Did you know that raw honey contains probiotic bacteria? Researchers in Lund University, Sweden published findings that wild and fresh honey contains billions of friendly bacteria from 13 different types.
- The broad spectrum of bacteria types and active compounds all contribute to the unique taste and properties.
- Use it sparingly when baking cakes and cookies as the taste quickly becomes too strong.
What is raw honey?
It refers to unheated, pure, unpasteurized, and unprocessed. Be aware of fake honey which is a mixture of sugar water, malt sweeteners, corn or rice syrup, jaggery, barley malt sweetener, or other additives.
Please note that if you want to preserve the probiotic bacteria and active compounds, it is best to consume it without heating it too much. It has a great taste and texture and love to use raw honey on toast.

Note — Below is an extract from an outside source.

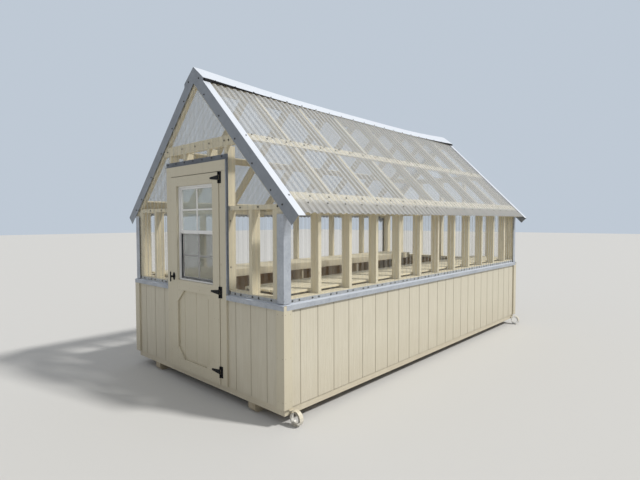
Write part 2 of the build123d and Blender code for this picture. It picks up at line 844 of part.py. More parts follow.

This is “extra virgin” honey from New Zealand. it’s also raw honey but with unique, additional properties. It seems that the bacteria present in the honey produce more compounds.
In cooking, Manuka honey can be used the same way as standard honey, though Manuka has a rich taste, sometimes like molasses. However, because of the price and the quality you probably want to use Manuka carefully, like in tea, on toast, or as topping. This way you preserve all the sensitive compounds.
Raw honey in cooking
Many enjoy honey in cooking as it enhances taste, color, and the formation of a crust on meat. However, cooking honey at high temperature destroys the good bacteria. To avoid this, try using it as topping on on bread or in salad dressings.
You can use honey to make raw candy. You can also infuse honey with coconut oil or MCT oil by using a MagicalButter machine or similar.
Raw honey also works well in smoothies and with fruit and berries, especially strawberries. A delicious combination is mixing butter, honey, and a pinch of salt which creates a creamy, sweet spread great on toast. Honey and natural yogurt is another nice combination.